Alamon: A summary of sorts

PRESIDENT Rodrigo Duterte was catapulted into office in the May 2016 elections riding on a strong anti-corruption and peace and order platform.

Two years into his six-year term, he has managed to launch a brutal drug-war killing thousands of petty drug users and pushers mainly from the urban poor, declared martial law in the southern island of Mindanao, with the threat of extending this nation-wide in the name of the same peace and order objective.

His armed forces bombed to smithereens the only Islamic City in the country in an attempt to flush out IS-affiliated extremists while unleashing the dogs of war against communist insurgents after scuttling the once promising peace talks. In the meantime, the same economic policies that keep a big swath of the nation’s urban and rural poor remain in place.

The unraveling of the violent direction and dictatorial approach of Duterte took a little more than a year and these are all documented in close to about one hundred articles written by this author for this paper. Now that he has just delivered his third State of the Nation Address, it might be good to reflect on the articles written about him in this space as some sort of an assessment.

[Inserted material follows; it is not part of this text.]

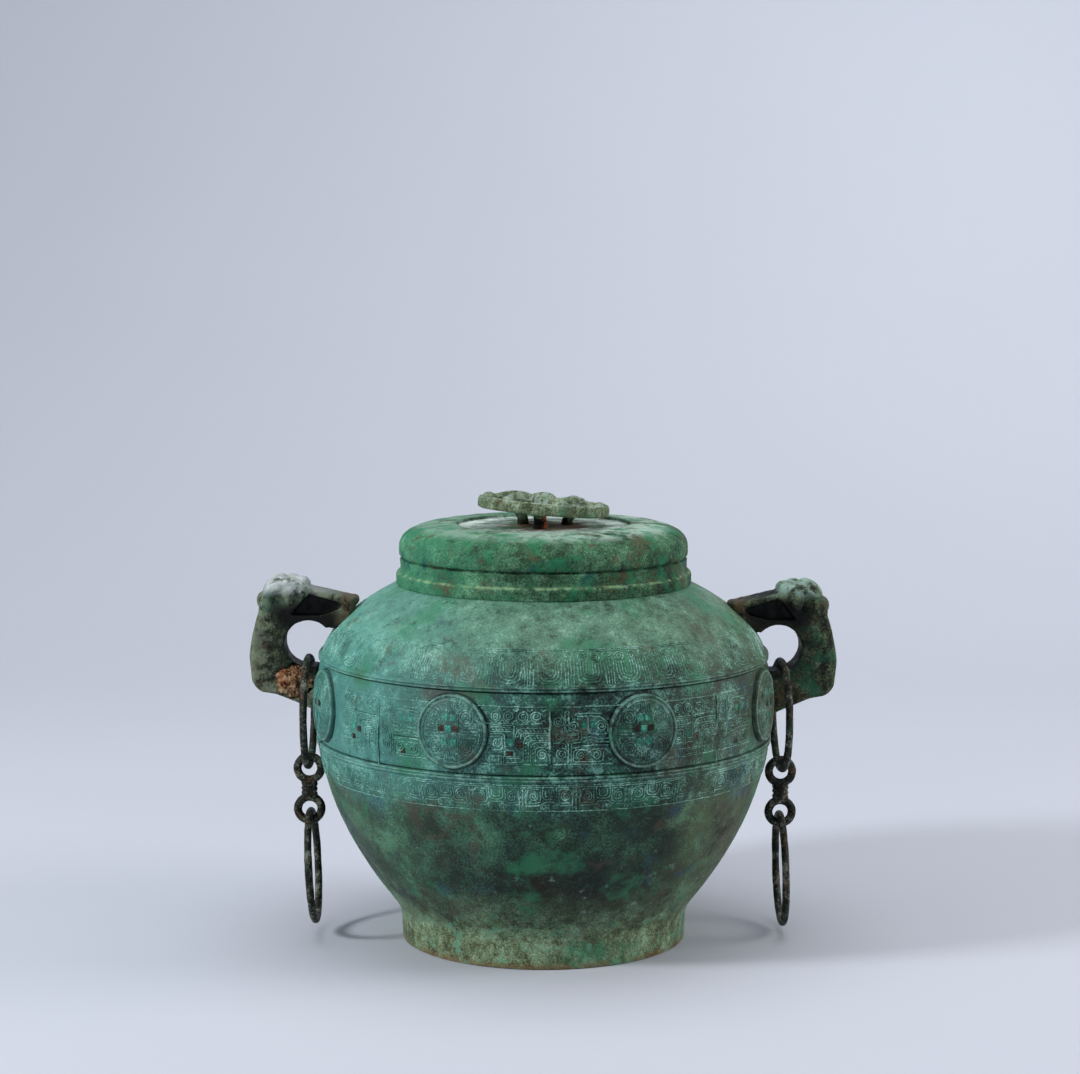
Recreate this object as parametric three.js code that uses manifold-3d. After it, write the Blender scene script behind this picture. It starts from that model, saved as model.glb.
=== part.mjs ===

Witnessing the implosion of this administration was reflected in the changing tenor of the articles which actually mimic the stages of grief with a twist in the end - from a guarded optimism, to that of denial; and instead of acceptance in the end, a kind of righteous anger is arrived at over the failed promise of change. What follows is a brief assessment of these articles in review.

Duterte was off to a good start and seemed to deliver the correct positive political message in the first few months of his administration. But there was the expected reaction of dislodged political forces when Duterte’s new cabal took over. The initial political noise from this sector irked the new powers-that-be that their female figure-head from the Senate was unceremoniously hauled to prison. It was a portent of things to come, particularly, in how the president was onion-skinned and bares his fangs against those he considers as pet-peeves or threats.

A big part of the political developments of the past two years can be attributed to the unique personal character traits of Duterte that defines greatly his brand of politics. Note that in his first few months in office, he went from camp to camp and oversaw the doubling of military and police salaries and benefits. Like a feudal king marshalling his troops for a coming war, he made sure that his police and soldiers were well-fed and well-armed.

He has exhibited little patience for the slow processes of democratic consultations and the separation of powers between the executive, legislative, and judiciary. In fact he has usurped the powers exclusively for himself in a telling move of his tyrannical approach to governance.

For sure, all that he has shown are his consistent belief and fidelity to his small-town leadership style that made him a legend in his fiefdom of Davao. He is the present-day incarnation of the boss-thug who command obedience and respect from a submissive and adoring public who now has the whole nation under his patriarchal spell. And the formula has worked so far.

We might wonder what made it possible for someone like Duterte to become president and what will undo him. Remember after the technocratic rule of Fidel Ramos, we had a populist figure of Erap Estrada assume presidency. The movie actor’s rise to the presidency was an expression of frustration over the cold neoliberal direction of Ramos’ Philippines 2000 after the failed promise of the Cory Aquino’s supposed revolutionary presidency. Erap was booted out by another faction of the elite who were disenfranchised by his emerging cronyism.

Duterte’s rise to power is made of the same recurring political narrative. The neoliberal failures of the Macapagal-Arroyo and then Pnoy Aquino’s administrations set the stage once again for the rise of a folksy populist leader into the highest position in the country.

But two years into his administration, Duterte has proven himself no different from earlier administrations in terms of promoting the interests of a different faction of elite rule especially in promoting neoliberal economic policies that exploit workers and indigenous resources for the superprofit of corporations. The continuing practice of contractualization that has resulted to strikes of workers all over and the displacement of indigenous communities in favor of mining interests especially in Mindanao, and the anti-poor TRAIN law are proof of this.

What should now worry Duterte is that the same politician that replaced Erap has just now assumed the fourth highest position in the land as Speaker of the House of Representatives. In the grand scheme of things, his popularity, just like Erap’s, is no match to the evil machinations that money and patronage could buy just to keep things going.

History is set to repeat itself again. For the intra-elite intramurals that is Philippine electoral politics, populist figureheads are replaceable anytime as long as major foreign and local economic interests remain protected.